EXERCISE INPUTS:
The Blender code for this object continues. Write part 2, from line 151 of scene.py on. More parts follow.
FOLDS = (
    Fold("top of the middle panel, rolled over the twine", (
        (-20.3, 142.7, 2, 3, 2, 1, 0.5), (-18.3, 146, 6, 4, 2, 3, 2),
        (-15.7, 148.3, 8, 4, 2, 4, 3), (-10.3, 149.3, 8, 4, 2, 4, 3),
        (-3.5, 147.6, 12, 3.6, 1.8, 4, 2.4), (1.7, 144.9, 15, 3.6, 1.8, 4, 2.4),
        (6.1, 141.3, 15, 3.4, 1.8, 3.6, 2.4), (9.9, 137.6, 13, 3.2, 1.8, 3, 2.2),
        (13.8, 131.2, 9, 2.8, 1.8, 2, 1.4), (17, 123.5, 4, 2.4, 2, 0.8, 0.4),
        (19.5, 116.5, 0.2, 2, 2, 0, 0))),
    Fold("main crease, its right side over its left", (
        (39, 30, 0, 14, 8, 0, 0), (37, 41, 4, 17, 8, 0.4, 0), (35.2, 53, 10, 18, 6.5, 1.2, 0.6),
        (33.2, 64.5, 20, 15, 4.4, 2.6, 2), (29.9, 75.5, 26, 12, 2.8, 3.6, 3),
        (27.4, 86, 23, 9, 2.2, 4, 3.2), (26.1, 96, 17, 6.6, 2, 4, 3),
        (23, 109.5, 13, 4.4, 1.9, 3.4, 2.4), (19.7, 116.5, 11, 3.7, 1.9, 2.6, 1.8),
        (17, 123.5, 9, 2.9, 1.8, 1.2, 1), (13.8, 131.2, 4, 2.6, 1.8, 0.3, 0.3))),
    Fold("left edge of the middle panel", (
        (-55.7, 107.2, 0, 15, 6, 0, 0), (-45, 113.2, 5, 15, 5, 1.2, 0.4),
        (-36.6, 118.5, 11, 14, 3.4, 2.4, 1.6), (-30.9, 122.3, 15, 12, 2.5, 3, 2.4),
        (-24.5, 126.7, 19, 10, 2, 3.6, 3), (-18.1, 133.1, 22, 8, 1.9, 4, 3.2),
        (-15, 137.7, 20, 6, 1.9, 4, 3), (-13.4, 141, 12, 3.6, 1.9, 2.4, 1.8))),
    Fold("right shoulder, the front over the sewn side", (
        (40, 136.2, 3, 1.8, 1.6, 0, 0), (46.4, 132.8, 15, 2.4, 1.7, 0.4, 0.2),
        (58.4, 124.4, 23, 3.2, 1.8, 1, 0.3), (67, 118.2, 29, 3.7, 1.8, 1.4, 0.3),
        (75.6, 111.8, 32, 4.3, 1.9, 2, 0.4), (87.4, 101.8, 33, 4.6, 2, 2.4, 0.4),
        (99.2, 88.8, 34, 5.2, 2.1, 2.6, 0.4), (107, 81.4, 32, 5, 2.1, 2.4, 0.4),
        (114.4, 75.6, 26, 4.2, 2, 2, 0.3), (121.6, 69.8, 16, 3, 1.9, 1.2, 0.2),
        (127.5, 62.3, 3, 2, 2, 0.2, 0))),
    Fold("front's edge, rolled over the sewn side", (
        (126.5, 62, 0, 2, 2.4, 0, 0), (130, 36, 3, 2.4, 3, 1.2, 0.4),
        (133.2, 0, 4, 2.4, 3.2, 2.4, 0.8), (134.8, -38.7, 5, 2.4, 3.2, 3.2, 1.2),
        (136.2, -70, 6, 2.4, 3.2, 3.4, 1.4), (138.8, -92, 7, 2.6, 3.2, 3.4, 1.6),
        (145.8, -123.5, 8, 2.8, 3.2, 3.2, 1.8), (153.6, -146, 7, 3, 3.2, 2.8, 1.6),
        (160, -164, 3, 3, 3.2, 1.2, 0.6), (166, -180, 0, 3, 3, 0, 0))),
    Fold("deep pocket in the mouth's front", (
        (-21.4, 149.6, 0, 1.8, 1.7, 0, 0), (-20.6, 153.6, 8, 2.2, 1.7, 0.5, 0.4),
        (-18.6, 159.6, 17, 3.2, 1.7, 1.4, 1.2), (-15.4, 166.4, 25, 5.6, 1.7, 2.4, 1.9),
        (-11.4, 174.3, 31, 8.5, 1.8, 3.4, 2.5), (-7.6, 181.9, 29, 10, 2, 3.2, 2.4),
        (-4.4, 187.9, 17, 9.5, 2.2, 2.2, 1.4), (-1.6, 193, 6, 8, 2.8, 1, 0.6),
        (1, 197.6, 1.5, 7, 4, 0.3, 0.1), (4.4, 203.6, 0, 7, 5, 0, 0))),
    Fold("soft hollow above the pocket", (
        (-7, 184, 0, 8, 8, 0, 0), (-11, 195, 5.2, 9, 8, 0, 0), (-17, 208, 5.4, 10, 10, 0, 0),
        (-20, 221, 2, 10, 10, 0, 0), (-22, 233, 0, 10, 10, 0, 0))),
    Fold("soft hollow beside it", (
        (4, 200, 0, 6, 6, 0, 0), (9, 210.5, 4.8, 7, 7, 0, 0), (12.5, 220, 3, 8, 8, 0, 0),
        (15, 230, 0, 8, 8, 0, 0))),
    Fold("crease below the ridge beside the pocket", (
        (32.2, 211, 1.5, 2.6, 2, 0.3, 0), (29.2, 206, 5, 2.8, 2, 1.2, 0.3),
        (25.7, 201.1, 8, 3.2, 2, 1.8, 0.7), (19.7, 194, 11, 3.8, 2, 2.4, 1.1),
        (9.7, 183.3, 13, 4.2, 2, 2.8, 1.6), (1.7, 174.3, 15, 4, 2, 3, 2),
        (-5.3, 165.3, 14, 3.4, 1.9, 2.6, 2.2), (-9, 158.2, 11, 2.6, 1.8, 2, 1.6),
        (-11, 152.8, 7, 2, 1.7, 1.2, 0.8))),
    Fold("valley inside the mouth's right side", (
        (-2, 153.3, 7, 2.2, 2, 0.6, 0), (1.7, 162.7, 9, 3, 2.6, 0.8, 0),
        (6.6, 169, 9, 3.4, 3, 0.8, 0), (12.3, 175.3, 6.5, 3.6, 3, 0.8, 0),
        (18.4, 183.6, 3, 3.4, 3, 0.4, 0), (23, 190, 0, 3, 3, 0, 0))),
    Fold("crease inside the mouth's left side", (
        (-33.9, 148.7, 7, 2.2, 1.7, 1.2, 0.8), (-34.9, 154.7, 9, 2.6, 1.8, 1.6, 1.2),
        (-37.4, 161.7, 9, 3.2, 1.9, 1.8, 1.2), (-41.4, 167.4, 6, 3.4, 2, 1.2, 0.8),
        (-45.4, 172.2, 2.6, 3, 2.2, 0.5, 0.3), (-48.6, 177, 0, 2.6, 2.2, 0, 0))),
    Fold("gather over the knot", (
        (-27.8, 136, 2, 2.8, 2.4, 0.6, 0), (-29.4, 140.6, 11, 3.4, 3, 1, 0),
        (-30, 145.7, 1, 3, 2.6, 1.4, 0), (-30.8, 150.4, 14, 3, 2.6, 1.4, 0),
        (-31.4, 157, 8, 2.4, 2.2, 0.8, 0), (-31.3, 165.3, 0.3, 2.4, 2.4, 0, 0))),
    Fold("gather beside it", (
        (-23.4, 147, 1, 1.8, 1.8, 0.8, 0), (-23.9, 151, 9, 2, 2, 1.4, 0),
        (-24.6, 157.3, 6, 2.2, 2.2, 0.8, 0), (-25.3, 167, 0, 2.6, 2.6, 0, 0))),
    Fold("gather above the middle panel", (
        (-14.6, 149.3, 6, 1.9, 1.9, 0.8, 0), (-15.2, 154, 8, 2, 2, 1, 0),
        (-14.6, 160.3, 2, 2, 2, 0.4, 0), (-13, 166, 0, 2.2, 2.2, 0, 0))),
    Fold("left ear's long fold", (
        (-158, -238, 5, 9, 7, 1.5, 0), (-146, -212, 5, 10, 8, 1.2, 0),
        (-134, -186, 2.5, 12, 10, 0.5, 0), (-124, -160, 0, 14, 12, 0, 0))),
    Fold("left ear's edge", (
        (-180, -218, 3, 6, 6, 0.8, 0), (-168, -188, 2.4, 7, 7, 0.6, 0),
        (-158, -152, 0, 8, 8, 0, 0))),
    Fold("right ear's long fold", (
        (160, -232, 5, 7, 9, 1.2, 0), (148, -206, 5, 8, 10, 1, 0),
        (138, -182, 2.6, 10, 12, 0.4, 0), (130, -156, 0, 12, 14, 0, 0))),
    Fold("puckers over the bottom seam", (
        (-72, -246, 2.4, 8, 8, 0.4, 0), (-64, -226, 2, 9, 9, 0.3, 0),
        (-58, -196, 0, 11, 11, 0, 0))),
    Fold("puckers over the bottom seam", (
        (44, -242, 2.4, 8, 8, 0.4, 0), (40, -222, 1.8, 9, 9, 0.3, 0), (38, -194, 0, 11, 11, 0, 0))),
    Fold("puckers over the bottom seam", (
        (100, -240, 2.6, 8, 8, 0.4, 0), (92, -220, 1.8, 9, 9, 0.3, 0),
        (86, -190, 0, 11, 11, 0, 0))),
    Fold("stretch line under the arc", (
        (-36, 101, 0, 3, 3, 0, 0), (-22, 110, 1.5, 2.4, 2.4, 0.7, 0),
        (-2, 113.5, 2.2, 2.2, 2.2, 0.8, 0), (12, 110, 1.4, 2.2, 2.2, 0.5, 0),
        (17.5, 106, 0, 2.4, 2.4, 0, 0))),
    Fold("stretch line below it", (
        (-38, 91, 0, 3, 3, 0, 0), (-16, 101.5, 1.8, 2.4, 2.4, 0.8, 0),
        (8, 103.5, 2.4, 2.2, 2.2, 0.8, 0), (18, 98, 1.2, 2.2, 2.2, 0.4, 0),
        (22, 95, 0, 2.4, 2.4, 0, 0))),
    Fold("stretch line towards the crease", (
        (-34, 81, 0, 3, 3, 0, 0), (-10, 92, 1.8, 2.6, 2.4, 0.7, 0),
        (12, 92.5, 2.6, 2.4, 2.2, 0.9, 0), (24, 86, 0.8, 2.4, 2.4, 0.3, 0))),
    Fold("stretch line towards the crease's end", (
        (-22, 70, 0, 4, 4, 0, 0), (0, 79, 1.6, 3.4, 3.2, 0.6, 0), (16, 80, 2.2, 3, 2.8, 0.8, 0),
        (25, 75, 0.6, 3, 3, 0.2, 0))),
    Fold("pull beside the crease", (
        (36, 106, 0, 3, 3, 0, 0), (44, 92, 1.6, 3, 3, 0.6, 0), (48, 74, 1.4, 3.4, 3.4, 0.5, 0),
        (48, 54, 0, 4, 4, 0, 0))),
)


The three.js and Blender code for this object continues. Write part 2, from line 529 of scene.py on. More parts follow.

DESCRIPTION OF THE TASK: Count every line in the data where the string "parts" occurs. Give nothing except the number.

RESULT OF THE EXERCISE: 2